大詰めを迎える「TPP」交渉(グローバル)【キーワード】
2015年3月30日
<今日のキーワード>
「環太平洋経済連携協定(TPP)」の妥結と発効は、アベノミクス第三の矢である成長戦略のひとつでもあり、経済効果が期待される重要な施策です。「TPP」が妥結に向かうには歩み寄りが確認された日米協議がさらに進展することがカギとされています。日米協議が決着すれば、「TPP」の妥結を目指す交渉が加速すると考えられます。
【ポイント1】成長戦略における重要政策のひとつ
2015年中の妥結を目指す
■「TPP」は太平洋を囲む12カ国の間で、ヒト、モノ、サービス、カネなどができるだけ自由に行き来できるよう、貿易・投資の自由化や共通のルール作りを進めるための経済協定です。日本は2013年7月から交渉に参加しており、アベノミクスでも経済効果が期待される重要な施策と位置付けられています。2014年は知的財産権や国営企業改革などの分野で進展が見られず、また、日米協議も難航したことから妥結に至りませんでした。TPP参加国は2015年中の妥結を目指しています。
【ポイント2】日米協議が進展
3月以降はやや足踏み
■2015年に入り日米に歩み寄りの動きが見られました。1月28日からワシントンで日米事務レベル協議が再開され、コメの特別輸入枠の新設や牛・豚肉の関税引き下げなどについて話し合われ、日米双方に歩み寄りの姿勢が見られました。ただ、3月の日米事務レベル協議では、大きな進展はなかった模様です。

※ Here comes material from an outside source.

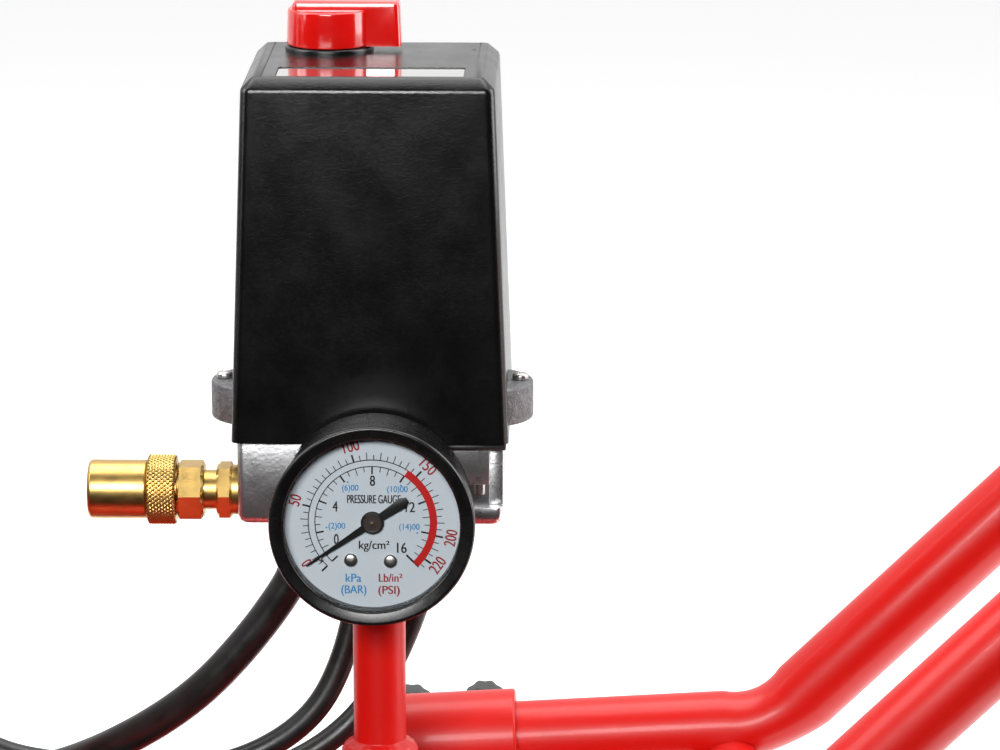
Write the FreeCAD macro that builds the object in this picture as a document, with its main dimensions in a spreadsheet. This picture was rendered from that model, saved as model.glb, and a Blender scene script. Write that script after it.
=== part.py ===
# Portable belt-driven air compressor: horizontal receiver on two wheels, pump and motor on a deck,
# and a riser pipe that carries the pressure switch, its gauge and the safety valve.
# X runs along the receiver towards the handle, Y across it, Z up. Millimetres.
import FreeCAD, Part
import Sketcher
import math
import os
from FreeCAD import Placement, Rotation, Vector

os.makedirs("parts", exist_ok=True)
doc = FreeCAD.newDocument("air_compressor")
sheet = doc.addObject("Spreadsheet::Sheet", "Sizes")
nodes = {}


class Size:
    """A length with its value and the sheet expression that gives it."""

    def __init__(self, value, text):
        self.value = value
        self.text = text

    def _join(self, other, sign, result):
        other = asSize(other)
        return Size(result(self.value, other.value), f"({self.text} {sign} {other.text})")

    def __add__(self, other):
        return self._join(other, "+", lambda a, b: a + b)

    def __sub__(self, other):
        return self._join(other, "-", lambda a, b: a - b)

    def __mul__(self, other):
        return self._join(other, "*", lambda a, b: a * b)

    def __truediv__(self, other):
        return self._join(other, "/", lambda a, b: a / b)

    def __radd__(self, other):
        return asSize(other) + self

    def __rsub__(self, other):
        return asSize(other) - self

    def __rmul__(self, other):
        return asSize(other) * self

    def __neg__(self):
        return Size(-self.value, f"(-1 * {self.text})")


def asSize(number):
    return number if isinstance(number, Size) else Size(float(number), repr(float(number)))


def size(name, value):
    row = size.row
    sheet.set(f"A{row}", name)
    sheet.set(f"B{row}", str(value))
    sheet.setAlias(f"B{row}", name)
    size.row = row + 1
    return Size(float(value), f"Sizes.{name}")


size.row = 1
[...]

■こうした中、米国ではTPA(Trade Promotion Authority、貿易促進権限)法案の提出・成立に向けた動きが見られ、期待が高まっています。

【今後の展開】カギを握る日米交渉
■TPA法案の協議進展に期待
米国では、TPA法案が協議される見通しです。これは大統領に通商交渉の権限を一任する法律で、「TPP」の合意に不可欠とされています。協議開始は早くても4月上旬と見られ、早期に進展・成立することが期待されます。
■日米協議が決着すれば「TPP」交渉加速
安倍首相は4月26日から5月3日の予定で訪米のスケジュールが組まれています。歴代首相で初となる米上下両院合同会議での演説や首脳会談が予定されています。それまでにTPA法案が可決しているかは不透明ですが、日米首脳会談までに、日米協議が決着するかどうかに注目が集まります。日米協議が決着すれば、「TPP」妥結を目指す交渉が加速すると考えられます。